Sowing The First Seeds

It was the year that John Logie Baird demonstrated the first mechanical television system (January 26); Alan Cobham established the first commercial air route to South Africa (March 6); Princess Elizabeth, later Queen Elizabeth II, and American actress Marilyn Monroe were born (April 21 and June 1, respectively); a weather map was televised for the first time (August 18); A. A. Milne’s Winnie-the-Pooh was published (October 14); and famous magician Harry Houdini died after his appendix ruptured (October 31).
That same year, 1926, Henry Drummond Harper, known as “Harry” to his family, the maternal grandfather of iNsingizi owner Nigel Dohne, took transfer of a 1 000-hectare maize and wattle farm from Sam Large at Mid-Illovo, naming it “Torquay” after the British seaside resort town in Devon of his father’s birth.

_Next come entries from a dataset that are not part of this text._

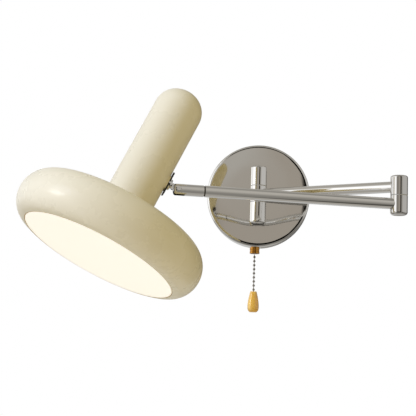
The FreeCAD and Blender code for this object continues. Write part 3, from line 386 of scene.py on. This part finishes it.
def makeWood(settings):
    # amber varnish over straight upright grain
    material, tree, shader = newMaterial("varnishedWood")
    along = stretched(tree, objectPlace(tree), settings["stretch"])
    rings = noise(tree, along, *settings["rings"])
    ringMask = greyRamp(tree, rings, settings["ringEdges"])
    grain = mixColour(tree, ringMask, settings["dark"], settings["light"])
    pores = noise(tree, along, *settings["pores"])
    poreMask = greyRamp(tree, pores, settings["poreEdges"], settings["poreStrength"])
    feed(tree, shader.inputs["Base Color"], mixColour(tree, poreMask, grain, settings["pore"]))
    feed(tree, shader.inputs["Roughness"], settings["roughness"])
    feed(tree, shader.inputs["Coat Weight"], 1.0)
    feed(tree, shader.inputs["Coat Roughness"], settings["varnishRoughness"])
    feed(tree, shader.inputs["Coat IOR"], settings["varnishIor"])
    bump(tree, shader, rings, settings["grainStrength"], settings["grainDepth"])
    return material


materials = {
    "mirror_chrome": makeMetal("mirrorChrome"),
    "plated_steel": makeMetal("platedSteel"),
    "turned_brass": makeMetal("turnedBrass"),
    "chain_metal": makeMetal("chainMetal"),
    "varnished_wood": makeWood(woodSettings),
    "cream_paint": makeEnamel("creamEnamel", enamelSettings),
    "trim_paint": makeEnamel("trimEnamel", trimSettings),
    "opal_acrylic": makeOpal(opalSettings),
    "black_plastic": makeMoulded("blackNylon"),
    "white_plastic": makeMoulded("whitePlastic"),
    "cable_sheath": makeMoulded("cableSheath"),
    "white_aluminium": makeMoulded("whiteAluminium"),
    "led_phosphor": makeMoulded("ledPhosphor"),
}

# Pieces whose finish differs from the rest of their slot: the elbow's pieces get a darker copy of the
# chrome, painted shade for the darker surroundings that they mirror, and the thin washers and the ring have their
# own greys
shadedElbowChrome = makeMetal("shadedElbowChrome")
greyNylon = makeMoulded("greyNylon")
ownFinishes = {
    "elbow_top": shadedElbowChrome,
    "elbow_base": shadedElbowChrome,
    "elbow_cap": shadedElbowChrome,
    "elbow_washer": greyNylon,
    "column_washers": greyNylon,
    "knuckle_ring": makeMoulded("ringNylon"),
    "knuckle_fork": makeSlotShadedForkChrome(forkSettings),
}
for part in frame["record"]["subparts"]:
    finish = ownFinishes.get(part["node"], materials[part["material_slot"]])
    for slot in nodes[part["node"]].material_slots:
        slot.material = finish
print("stage: materials")


# The switch's spring

switchCoilSettings = {
    "joint": "switch_pull",
    "travel": 8.0 * millimetre,
    "mergeWithin": 0.001 * millimetre,
}


def makeSwitchCoil(settings):
    # a copy of the spring with its doubled points merged, fixed to the base in place of the original part
    mesh = nodes["switch_spring"].data.copy()
    shape = bmesh.new()
    shape.from_mesh(mesh)
    bmesh.ops.remove_doubles(shape, verts=shape.verts, dist=settings["mergeWithin"])
    shape.to_mesh(mesh)
    shape.free()
    coil = bpy.data.objects.new("switchCoil", mesh)
    bpy.context.scene.collection.objects.link(coil)
    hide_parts("switch_spring")
    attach(coil, "base")
    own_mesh(coil)


makeSwitchCoil(switchCoilSettings)
print("stage: switch spring")


# Surroundings that the chrome mirrors, and the white ground that the camera sees. Turns are degrees
# round from the camera's side, to the right; rises are degrees above the horizon. A later panel covers
# an earlier one, and soft is the width of its edge in degrees.

surroundings = {
    "skyStops": [(-90, 0.42), (-62, 0.41), (-45, 0.235), (-20, 0.27), (0, 0.37), (20, 0.48),
                 (40, 0.50), (60, 0.43), (76, 0.30), (90, 0.20)],
    "skyTint": (1.0, 0.955, 0.87),
    "panels": [
        # pale walls and soft boxes, from behind the object round its left side, and one on the right
        {"turns": (-180, -150), "rises": (-62, 42), "soft": 14, "colour": (0.60, 0.60, 0.59)},
        {"turns": (150, 180), "rises": (-62, -14), "soft": 14, "colour": (0.55, 0.55, 0.54)},
        {"turns": (-152, -106), "rises": (-2, 20), "soft": 10, "colour": (0.80, 0.80, 0.80)},
        {"turns": (-100, -45), "rises": (-50, -20), "soft": 12, "colour": (0.50, 0.49, 0.47)},
        {"turns": (-112, -38), "rises": (-22, 38), "soft": 8, "colour": (0.98, 0.98, 0.98)},
        {"turns": (-80, -47), "rises": (-9, 26), "soft": 8, "colour": (1.30, 1.30, 1.31)},
        {"turns": (42, 114), "rises": (-14, 32), "soft": 12, "colour": (0.55, 0.54, 0.52)},
        # dark places: behind on the right, low and high on the right, and on the floor in front
        {"turns": (122, 152), "rises": (-40, 40), "soft": 12, "colour": (0.115, 0.11, 0.105)},
        {"turns": (152, 180), "rises": (-4, 40), "soft": 12, "colour": (0.125, 0.12, 0.115)},
        {"turns": (43, 66), "rises": (-64, -26), "soft": 10, "colour": (0.085, 0.08, 0.07)},
        {"turns": (50, 80), "rises": (47, 66), "soft": 10, "colour": (0.20, 0.195, 0.18)},
        {"turns": (-60, 30), "rises": (-72, -46), "soft": 8, "colour": (0.12, 0.115, 0.105)},
        # a black frame round the camera, with pale cards in it
        {"turns": (-30, 26), "rises": (-29, 44), "soft": 1.5, "colour": (0.004, 0.0035, 0.003)},
        {"turns": (-38, 11), "rises": (-6, 28), "soft": 1.2, "colour": (0.365, 0.33, 0.285)},
        {"turns": (-34, 0), "rises": (9, 26), "soft": 12, "colour": (0.43, 0.41, 0.375)},
        {"turns": (-38, -12), "rises": (-6, 12), "soft": 7, "colour": (0.27, 0.25, 0.22)},
    ],
    "ambient": (1.0, 0.86, 0.42),
    "ambientStrength": 0.41,
}


def makeSoftPanel():
    # a soft-edged rectangle in the turn and rise of a direction
    labels = ("Turn", "Rise", "Turn Centre", "Turn Half", "Rise Centre", "Rise Half", "Soft")
    tree, given, made = newGroup("softPanel", dict.fromkeys(labels, 0.0), ("Mask",))
    masks = []
    for way in ("Turn", "Rise"):
        away = calculate(tree, "ABSOLUTE", calculate(tree, "SUBTRACT", given[way], given[way + " Centre"]))
        inside = calculate(tree, "SUBTRACT", given[way + " Half"], away)
        edges = calculate(tree, "DIVIDE", inside, given["Soft"])
        masks.append(mapRange(tree, edges, source=(-0.5, 0.5), smooth=True))
    feed(tree, made["Mask"], calculate(tree, "MULTIPLY", *masks))
    return tree


def background(tree, colour, strength=1.0):
    node = addNode(tree, "ShaderNodeBackground")
    feed(tree, node.inputs["Color"], colour)
    feed(tree, node.inputs["Strength"], strength)
    return node.outputs["Background"]


def makeStudioPicture(tree, settings):
    # what mirrors see: a sky that changes with the rise, and the panels before it
    direction = addNode(tree, "ShaderNodeSeparateXYZ")
    feed(tree, direction.inputs["Vector"], addNode(tree, "ShaderNodeTexCoord").outputs["Generated"])
    towardsCamera = calculate(tree, "MULTIPLY", direction.outputs["Y"], -1.0)
    around = calculate(tree, "ARCTAN2", direction.outputs["X"], towardsCamera)
    turn = calculate(tree, "DEGREES", around)
    rise = calculate(tree, "DEGREES", calculate(tree, "ARCSINE", direction.outputs["Z"]))
    stops = [((angle + 90) / 180, tuple(level * part for part in settings["skyTint"]))
             for angle, level in settings["skyStops"]]
    picture = ramp(tree, mapRange(tree, rise, source=(-90.0, 90.0)), stops, "EASE")
    softPanel = makeSoftPanel()
    for panel in settings["panels"]:
        (left, right), (bottom, top) = panel["turns"], panel["rises"]
        mask = useGroup(tree, softPanel, {
            "Turn": turn, "Turn Centre": (left + right) / 2, "Turn Half": (right - left) / 2,
            "Rise": rise, "Rise Centre": (bottom + top) / 2, "Rise Half": (top - bottom) / 2,
            "Soft": panel["soft"]})["Mask"]
        picture = mixColour(tree, mask, picture, panel["colour"])
    return picture


def makeWorld(settings):
    world = bpy.data.worlds.new("studio")
    world.use_nodes = True
    tree = world.node_tree
    tree.nodes.clear()
    white = background(tree, (1.0, 1.0, 1.0))
    studio = background(tree, makeStudioPicture(tree, settings))
    ambient = background(tree, settings["ambient"], settings["ambientStrength"])
    rays = addNode(tree, "ShaderNodeLightPath").outputs
    shown = mixShader(tree, rays["Is Glossy Ray"], ambient, studio)
    for ray in ("Is Transmission Ray", "Is Camera Ray"):
        shown = mixShader(tree, rays[ray], shown, white)
    feed(tree, addNode(tree, "ShaderNodeOutputWorld").inputs["Surface"], shown)
    bpy.context.scene.world = world


makeWorld(surroundings)


# Lamps

lightSettings = {
    "key": {"place": (-1.7, -1.3, 0.95), "aim": (-0.12, -0.20, 0.0), "size": 1.1, "power": 43.5,
            "colour": (0.66, 0.75, 1.0), "gloss": False},
    "top": {"place": (-0.25, -0.55, 1.6), "aim": (-0.12, -0.20, 0.0), "size": 1.0, "power": 5.0,
            "colour": (0.80, 0.90, 1.0), "gloss": False},
    "fill": {"place": (1.3, -1.3, -0.3), "aim": (-0.05, -0.10, 0.0), "size": 1.2, "power": 2.5,
             "colour": (1.0, 0.88, 0.60), "gloss": False},
    "shine": {"place": (-1.80, -1.01, 0.44), "aim": (-0.15, -0.21, -0.05), "size": 0.40, "power": 4.4,
              "colour": (0.95, 0.98, 1.0), "gloss": True},
}
# the shine lamp is seen only in the gloss of these finishes
glossSlots = ("cream_paint", "trim_paint", "varnished_wood", "turned_brass")


def aimed(place, aim):
    turned = (Vector(aim) - Vector(place)).to_track_quat("-Z", "Y")
    return Matrix.Translation(place) @ turned.to_matrix().to_4x4()


def makeLights(settings):
    glossy = bpy.data.collections.new("glossyPieces")
    for part in frame["record"]["subparts"]:
        if part["material_slot"] in glossSlots:
            glossy.objects.link(nodes[part["node"]])
    for name, values in settings.items():
        data = bpy.data.lights.new(name, "AREA")
        data.shape = "DISK"
        data.size = values["size"]
        data.energy = values["power"]
        data.color = values["colour"]
        light = bpy.data.objects.new(name, data)
        light.matrix_world = aimed(values["place"], values["aim"])
        light.visible_glossy = values["gloss"]
        light.visible_diffuse = not values["gloss"]
        if values["gloss"]:
            light.light_linking.receiver_collection = glossy
        bpy.context.scene.collection.objects.link(light)


makeLights(lightSettings)


# Floor

floorSettings = {
    "level": -0.60,
    "size": 12.0,
    "light": (0.87, 0.83, 0.74),
    "dark": (0.84, 0.80, 0.71),
    "grain": (6.0, 3.0, 0.5),
    "roughness": 0.8,
    "paleNear": 0.72,
    "paleWithin": 0.5,
    "whiteBeyond": 2.4,
}


def makeFloor(settings):
    mesh = bpy.data.meshes.new("floor")
    half = settings["size"] / 2
    corners = [(-half, -half), (half, -half), (half, half), (-half, half)]
    mesh.from_pydata([(x, y, settings["level"]) for x, y in corners], [], [(0, 1, 2, 3)])
    floor = bpy.data.objects.new("floor", mesh)
    bpy.context.scene.collection.objects.link(floor)
    material, tree, shader = newMaterial("paleFloor")
    place = objectPlace(tree)
    grain = noise(tree, place, *settings["grain"])
    feed(tree, shader.inputs["Base Color"], mixColour(tree, grain, settings["dark"], settings["light"]))
    feed(tree, shader.inputs["Roughness"], settings["roughness"])
    # the camera sees it pale with its shadow near the object, and white further out
    rays = addNode(tree, "ShaderNodeLightPath").outputs
    away = vectorMaths(tree, "LENGTH", place)["Value"]
    whiteness = mapRange(tree, away, source=(settings["paleWithin"], settings["whiteBeyond"]),
                         result=(settings["paleNear"], 1.0), smooth=True)
    whitened = calculate(tree, "MULTIPLY", whiteness, rays["Is Camera Ray"])
    white = addNode(tree, "ShaderNodeEmission").outputs["Emission"]
    seen = mixShader(tree, whitened, shader.outputs["BSDF"], white)
    # mirrors and a camera below the floor see through it
    underside = addNode(tree, "ShaderNodeNewGeometry").outputs["Backfacing"]
    fromBelow = calculate(tree, "MULTIPLY", underside, rays["Is Camera Ray"])
    through = calculate(tree, "MAXIMUM", fromBelow, rays["Is Glossy Ray"])
    clear = addNode(tree, "ShaderNodeBsdfTransparent").outputs["BSDF"]
    surface = onlyNode(tree, "OUTPUT_MATERIAL").inputs["Surface"]
    feed(tree, surface, mixShader(tree, through, seen, clear))
    mesh.materials.append(material)


makeFloor(floorSettings)


# The view that the photograph was taken from

cameraSettings = {
    "place": (0.0195, -1.2271, -0.1707),
    "aim": (-0.0519, -0.1200, -0.0285),
    "rollDegrees": 1.94,
    "lens": 90.12,
    "sensor": 36.0,
}


def makeCamera(settings):
    data = bpy.data.cameras.new("photoView")
    data.lens = settings["lens"]
    data.sensor_width = settings["sensor"]
    camera = bpy.data.objects.new("photoView", data)
    roll = Matrix.Rotation(math.radians(settings["rollDegrees"]), 4, "Z")
    camera.matrix_world = aimed(settings["place"], settings["aim"]) @ roll
    bpy.context.scene.collection.objects.link(camera)
    bpy.context.scene.camera = camera


makeCamera(cameraSettings)
bpy.context.scene.view_settings.view_transform = "Standard"
print("stage: lights and camera")
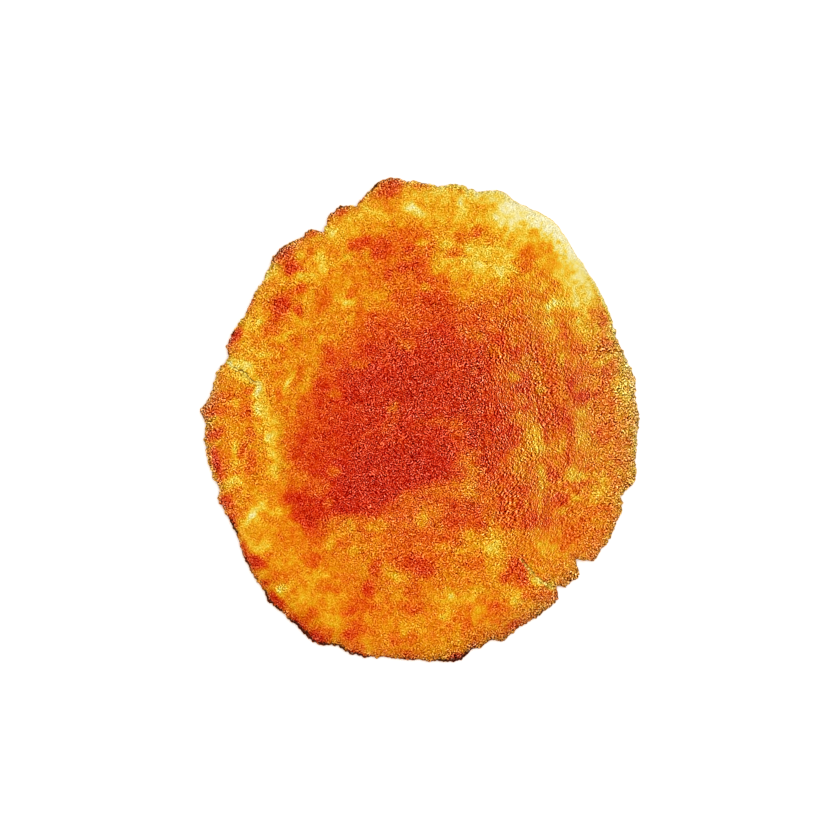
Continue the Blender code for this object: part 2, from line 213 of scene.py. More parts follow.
PALE_SPOTS = (  # percent of the way to palest, oval
    # the middle
    (25, -10.5, 6.5, 2.6, 1.6, 40), (30, -33, 11.5, 2, 2), (20, 18, -12, 4, 3),
    (35, 17.5, -22.5, 2.5, 3, -30), (25, 8, -24.5, 9, 3), (30, 19, -18, 3.5, 2, 20), (25, 13, -21.5, 3, 1.5),
    (25, -23, 22.5, 4.5, 1.5, 10), (25, -5.5, 29.5, 3, 2.5), (20, 5.5, 0.7, 6, 2), (25, 15, -15, 3, 4, 30),
    (22, 30, 18, 4, 8), (35, 2, -32, 4, 3), (20, -5.5, -28.3, 3, 3), (20, 13.5, -1, 2.5, 4),
    (20, -12, 1, 2, 4, -35),
    # the top
    (80, -4, 80.5, 3.5, 2.5, -35), (60, -1, 77.5, 2.5, 1.5, -20), (50, -8.5, 75, 1.8, 1.5),
    (35, -22, 78, 9, 3, 20), (35, -20.5, 62.5, 2, 3, 20), (30, -15, 75, 2.5, 3), (40, 6, 58.5, 2.5, 2.5),
    (50, 16, 59.5, 2.5, 1.5, -20), (50, 22.5, 57.5, 3.5, 2), (50, 8.5, 67, 2.5, 1.8),
    (45, 19, 66, 4.5, 3, 30), (40, -0.5, 67.5, 2, 1.5), (30, 16, 80.3, 2, 2.8), (35, -14, 49.5, 2, 3),
    (35, 1.3, 50.5, 2.2, 2), (25, 13.8, 47.8, 1.6, 1.8), (80, 29, 75, 9, 6, -35),
    (42, -27, 71.2, 7, 2.8, 15), (25, 8, 69, 6, 7), (30, 16, 84, 5, 2.5), (20, 12, 56, 5, 2),
    (35, 2, 87, 2.5, 1.2),
    # the upper right
    (50, 30, 57, 3, 3), (20, 34.5, 33, 3.5, 3.5), (35, 33.5, 17.5, 2.5, 2, -30), (40, 51, 24.5, 2, 3.5),
    (25, 19, 33, 5, 2, -30), (40, 47.5, 37, 1.5, 2.5), (45, 58.7, 36.8, 4.2, 4), (70, 54.3, 45, 9, 3.1, 8),
    (50, 70.5, 35, 2, 4, 15), (25, 64, 45, 4, 3, -40), (15, 62, 50, 5, 2.5, -40), (35, 43.5, 51.5, 3, 2.5),
    (30, 58, 48.5, 3, 2), (40, 37, 74, 2.5, 1.8), (70, 55.5, 52.8, 5.8, 3.4, -38), (40, 62, 38, 6, 4),
    (35, 48, 33, 3, 6), (35, 38.5, 22, 4, 3.5), (35, 43, 18.5, 2, 2.5), (20, 61, 30, 6, 6),
    (25, 26.5, 26.5, 2.5, 2), (40, 53.5, 48, 3, 2), (30, 30, 49, 2, 2), (15, 56, 46.5, 4, 3),
    (25, 58.5, 50, 2.5, 2), (15, 46, 41.5, 4.5, 6),
    # the right
    (40, 44, 13, 1.6, 2), (20, 65, 5, 4, 4), (25, 36, 8.5, 2.5, 2.5), (40, 68, 24, 4, 1.3, 30),
    (50, 75, 13, 3, 3), (50, 74.5, 24, 3, 5, 15), (30, 37, 2, 4, 3), (20, 59, 4, 3, 2),
    (45, 41.5, -4, 2.2, 4), (30, 43, -10.5, 3, 3), (50, 58, -19.5, 4.5, 2, 12), (35, 43, -16.5, 2, 2),
    (30, 66, -22, 3.5, 2.5), (40, 49.5, -8.5, 3.5, 3, 20), (35, 35.5, -11.5, 4, 2.5),
    (35, 74, -27, 2.6, 2.3, 30), (35, 39.5, -8, 3.5, 4), (40, 60, -3, 4, 7), (25, 68, -14, 5, 5),
    (30, 54.5, -17, 3, 2, 40), (30, 76, 13, 2, 2), (20, 64, -8, 3, 2), (10, 74, 13, 5, 6),
    (10, 74.5, -20, 3, 4),
    # the lower right
    (35, 36, -17, 2.5, 3, 30), (40, 44, -21, 1.8, 3.5), (30, 58, -28, 3, 1.5), (30, 52, -32, 2, 1.5, -40),
    (20, 43, -26, 2.5, 1.8), (25, 18, -42, 2.5, 2), (60, 25.5, -46.5, 3.3, 2.8),
    (50, 46.5, -47, 5.5, 2.5, -35), (30, 32, -48.5, 3.5, 1.5), (50, 42, -54, 3, 1.5, -20),
    (75, 42.5, -58.7, 3, 1.2, -25), (45, 47.5, -60.5, 2, 1.2, -25), (50, 40.8, -55.8, 1.2, 1.6),
    (50, 34.5, -65, 2, 3.5, 15), (30, 65, -27, 6, 3.5), (25, 32, -63.7, 3.6, 3.6), (30, 38, -67, 2, 2),
    (40, 25, -43, 6, 4), (27, 27, -54, 3, 6, -10),
    # the bottom
    (40, 0, -36, 2.5, 3), (60, 9.5, -62.6, 2.2, 2.2), (40, 15, -66, 4, 2, 10), (35, 9.5, -71, 2, 2),
    (30, -2, -75, 3, 4, 30), (30, -32, -79, 1.5, 3), (50, -10, -56, 3.5, 1.8, -25),
    (40, -6.5, -76.5, 2, 3, 20), (35, -16.5, -65, 2.5, 2), (30, -12, -53, 2.5, 3), (35, 8, -65, 5, 3),
    (35, 22, -62, 3.5, 2), (40, 20.8, -70.5, 2, 2.8), (30, 6.5, -45.5, 3, 1.5), (25, 17, -46, 4, 2),
    # the lower left
    (40, -16.5, -38, 3.5, 2.5), (70, -62.5, -33.2, 4.6, 1.4, 52), (45, -53, -32, 4, 1.8),
    (45, -61, -45, 4, 3), (35, -48.5, -50.5, 2.5, 2), (40, -52, -62.5, 2.5, 1.8), (15, -43, -65, 3.5, 3),
    (35, -35, -73, 4.5, 2.5, -10), (25, -26, -48, 1.5, 3.5, -10), (30, -28, -38, 3, 1.8, 10),
    (20, -34.2, -30, 1.8, 1.8), (25, -40, -23, 5, 3.5, -20), (40, -60, -30, 3, 2.5),
    (36, -64.5, -37.3, 5.5, 2.6), (30, -33, -18, 3, 2), (20, -46, -20, 3, 4), (28, -37, -56.5, 3.8, 3),
    (30, -34, -45, 2.5, 2.5), (35, -32, -66, 4, 4), (30, -41, -58, 2, 2.5), (35, -52.7, -61.2, 1.5, 1.2),
    (15, -67, -38, 2.5, 3),
    # the left
    (65, -67, 22.5, 6, 2, -10), (80, -71.7, 22, 2.2, 1, -35), (50, -49.6, 15.5, 3.2, 1, 55),
    (35, -70, 8, 2, 2), (60, -61.5, 13, 1.5, 3), (55, -59.3, 5, 3, 2.5), (6, -37, 0, 6, 14),
    (70, -56.3, -7, 1.8, 4.2), (65, -56, -17, 1.8, 2.5), (35, -60, -1.5, 3, 2.5), (50, -70, -12, 1.6, 5),
    (65, -71, -21.5, 3.3, 1.9, 20), (30, -64, -25.5, 4.5, 2), (33, -42.5, 16.5, 3, 5.5, -20),
    (62, -67.5, 18.2, 6.3, 2.3, -15), (30, -60, 15, 4, 2, -40), (30, -48, 4, 1.5, 4), (30, -52, -15, 4, 2),
    (35, -66, 0, 2, 2), (30, -54.5, -5, 3, 2), (60, -78, 1.4, 2, 1.4, 20), (35, -56.6, -8, 1.5, 3.2),
    # the upper left
    (60, -34.5, 71.3, 4.3, 1.9, -48), (60, -38, 60, 2, 5, 10), (40, -45.5, 63, 1.8, 1.5),
    (50, -43, 54.5, 4, 1.8), (55, -28, 45, 3, 1.3), (40, -28.5, 62, 1.6, 2), (35, -32, 68, 3, 2),
    (30, -42.5, 58.5, 2, 1.8), (35, -57, 56, 2, 3, 20), (40, -62.4, 37.5, 3, 4),
    (50, -52, 32.4, 3.2, 1.2, 30), (30, -45, 37.5, 3, 1.3), (35, -60, 26, 3, 1.5, -30),
    (40, -42, 49.5, 1.5, 3), (25, -20, 46, 9, 3.5), (30, -27, 38, 1.5, 2.5), (30, -61.5, 27.5, 5, 5),
    (20, -29, 56, 10, 6), (35, -61, 43, 1.5, 1.5), (8, -49, 46, 9, 9), (50, -50.3, 33.7, 1.8, 0.8, 40),
    (50, -28.8, 62, 2, 0.7, -40), (50, -37.5, 31, 0.6, 1.3), (40, -54.5, 57.5, 1.8, 2.6, 20),
    (15, -62.5, 38, 2, 7, -28), (35, -39, 69.5, 1.3, 1.3), (25, -66.5, 38.5, 1.8, 3.5, -30),
)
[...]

Family matriarch, Patricia Dohne

KNOWN AS “MOZ” TO HER FAMILY, THE ELDEST OF HARRY’S TWO DAUGHTERS, TAKES UP THE STORY:

“As a child growing up on ‘Torquay’ in the late 1920’s and 30’s, life was very different from now. Electricity was unknown to us so we used candles and paraffin lamps.”

“Furthermore, until we had the luxury of a paraffin fridge, we used a homemade ‘meat safe’ constructed from layers of wire netting, which was filled with coal. As water trickled over the coal, it made a good refrigeration substitute.”

Meat was delivered by train three times a week to the railway siding 100 yards away from the house. “As we had our own milk and vegetables, we needed nothing more,” she explains.

They only had cold water on tap—gravitated from a small spring up on the hill—so their bath water was heated in a 44-gallon drum each evening and piped to their bathroom.

They had no indoor sanitation—the toilet was a “long-drop” down a garden path lined with white painted boulders. Nothing subtle about its whereabouts, but theirs was unique in that it had two seats alongside each other—one for adults and the other for children!

On the farming side, the ploughing was done with the help of two oxen and a hand-held plough guided by an African man and an umfaan (young boy) leading. The maize crop was transported by ox-wagon led by a span of 16 oxen—all with names. They were accompanied by a driver who employed an extra-long whip and a great deal of patter for encouragement.

“Although by today’s standards those methods may seem primitive, on the plus side we never had the aggravation of power outages or water cut-offs; nor did we have mechanical breakdowns and, best of all, petrol cost about 50 cents a gallon!” reminisces Patricia, amid laughter.

Change was inevitable

Electricity Eventually Came Their Way and Gradually so did Mechanisation

When Henry passed away in 1937, the farm was transferred to his wife, Dorothy Mary Harper, known to the family as “Gankin”. After remarrying in 1941, the farm remained in her name until a family trust was eventually established in 1995.
Her second husband, Joe Killian, better known as “Garjoe”, was one of five farmers to introduce sugar cane to the Mid-Illovo district in about 1960.

After she was widowed in 1974, her grandson Nigel stepped into the breach and took over the farming operation.